AVAILABLE DATA -
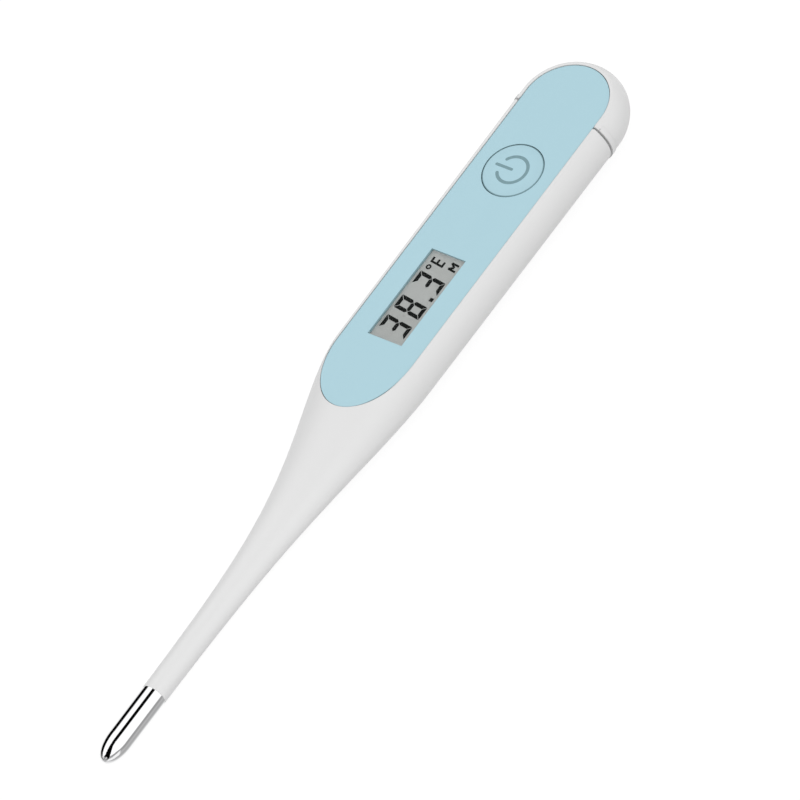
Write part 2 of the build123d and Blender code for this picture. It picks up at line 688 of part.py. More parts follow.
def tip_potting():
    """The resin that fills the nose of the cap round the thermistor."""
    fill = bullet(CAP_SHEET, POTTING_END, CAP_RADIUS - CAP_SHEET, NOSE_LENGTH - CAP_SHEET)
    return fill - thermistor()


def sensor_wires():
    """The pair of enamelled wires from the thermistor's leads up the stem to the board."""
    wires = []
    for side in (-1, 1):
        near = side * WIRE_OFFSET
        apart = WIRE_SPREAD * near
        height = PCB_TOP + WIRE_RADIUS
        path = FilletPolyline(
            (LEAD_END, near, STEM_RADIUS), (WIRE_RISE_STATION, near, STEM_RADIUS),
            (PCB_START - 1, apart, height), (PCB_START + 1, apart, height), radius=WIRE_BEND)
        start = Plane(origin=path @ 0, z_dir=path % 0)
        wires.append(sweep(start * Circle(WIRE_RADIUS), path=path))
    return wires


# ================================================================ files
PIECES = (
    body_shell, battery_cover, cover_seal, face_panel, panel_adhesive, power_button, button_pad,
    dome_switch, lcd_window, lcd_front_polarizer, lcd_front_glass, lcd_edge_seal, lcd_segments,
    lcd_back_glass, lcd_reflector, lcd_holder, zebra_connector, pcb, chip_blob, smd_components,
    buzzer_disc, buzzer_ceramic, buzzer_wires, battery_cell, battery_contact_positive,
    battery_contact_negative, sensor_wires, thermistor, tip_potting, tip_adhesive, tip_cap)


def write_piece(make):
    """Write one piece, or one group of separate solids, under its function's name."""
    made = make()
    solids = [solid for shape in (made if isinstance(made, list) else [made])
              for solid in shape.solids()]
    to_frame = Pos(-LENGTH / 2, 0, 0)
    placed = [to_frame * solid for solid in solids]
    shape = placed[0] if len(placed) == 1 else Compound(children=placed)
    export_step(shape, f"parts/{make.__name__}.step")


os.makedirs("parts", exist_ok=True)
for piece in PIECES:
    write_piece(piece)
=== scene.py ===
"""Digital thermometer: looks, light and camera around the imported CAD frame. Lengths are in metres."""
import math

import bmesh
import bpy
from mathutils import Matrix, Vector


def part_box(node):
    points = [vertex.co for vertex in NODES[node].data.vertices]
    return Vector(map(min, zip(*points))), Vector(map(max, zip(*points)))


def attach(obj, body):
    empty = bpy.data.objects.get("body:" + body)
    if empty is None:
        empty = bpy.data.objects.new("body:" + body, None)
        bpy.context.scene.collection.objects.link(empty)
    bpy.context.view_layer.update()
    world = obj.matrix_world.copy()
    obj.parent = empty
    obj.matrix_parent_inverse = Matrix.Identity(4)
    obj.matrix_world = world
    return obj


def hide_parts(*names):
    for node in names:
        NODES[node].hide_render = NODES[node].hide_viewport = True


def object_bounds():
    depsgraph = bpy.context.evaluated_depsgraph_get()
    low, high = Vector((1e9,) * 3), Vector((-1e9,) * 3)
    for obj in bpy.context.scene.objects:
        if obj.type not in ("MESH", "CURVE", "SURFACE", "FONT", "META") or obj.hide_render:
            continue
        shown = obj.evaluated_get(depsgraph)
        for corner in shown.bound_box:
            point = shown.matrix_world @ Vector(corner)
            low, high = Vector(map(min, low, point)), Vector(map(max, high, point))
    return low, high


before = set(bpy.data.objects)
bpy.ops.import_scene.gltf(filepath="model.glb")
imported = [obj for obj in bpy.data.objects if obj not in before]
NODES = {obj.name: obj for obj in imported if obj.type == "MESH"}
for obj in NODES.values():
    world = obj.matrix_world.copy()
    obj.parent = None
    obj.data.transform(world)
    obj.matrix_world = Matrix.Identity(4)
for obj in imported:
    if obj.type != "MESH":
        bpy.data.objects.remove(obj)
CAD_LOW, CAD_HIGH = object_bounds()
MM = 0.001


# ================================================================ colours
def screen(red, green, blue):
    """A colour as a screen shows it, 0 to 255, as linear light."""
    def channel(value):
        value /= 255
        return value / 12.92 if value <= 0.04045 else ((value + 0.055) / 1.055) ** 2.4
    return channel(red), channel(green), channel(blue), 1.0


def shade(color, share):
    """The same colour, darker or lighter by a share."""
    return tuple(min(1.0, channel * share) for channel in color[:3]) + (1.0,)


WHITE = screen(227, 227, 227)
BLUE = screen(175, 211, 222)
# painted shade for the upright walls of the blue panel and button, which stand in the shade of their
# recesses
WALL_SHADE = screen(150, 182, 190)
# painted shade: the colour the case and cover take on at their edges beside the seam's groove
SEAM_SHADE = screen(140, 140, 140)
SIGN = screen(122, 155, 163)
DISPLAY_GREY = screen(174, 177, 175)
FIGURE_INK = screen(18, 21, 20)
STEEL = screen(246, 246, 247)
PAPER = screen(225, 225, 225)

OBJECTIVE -
All lines in the listing above from the line containing "solids = [solid" to the line containing "zip(*points))), Vector(map(max, zip(*points)))", inclusive, should be retyped exactly; no other lines should appear.

SOLUTION FOR THIS PROBLEM -
    solids = [solid for shape in (made if isinstance(made, list) else [made])
              for solid in shape.solids()]
    to_frame = Pos(-LENGTH / 2, 0, 0)
    placed = [to_frame * solid for solid in solids]
    shape = placed[0] if len(placed) == 1 else Compound(children=placed)
    export_step(shape, f"parts/{make.__name__}.step")


os.makedirs("parts", exist_ok=True)
for piece in PIECES:
    write_piece(piece)
=== scene.py ===
"""Digital thermometer: looks, light and camera around the imported CAD frame. Lengths are in metres."""
import math

import bmesh
import bpy
from mathutils import Matrix, Vector


def part_box(node):
    points = [vertex.co for vertex in NODES[node].data.vertices]
    return Vector(map(min, zip(*points))), Vector(map(max, zip(*points)))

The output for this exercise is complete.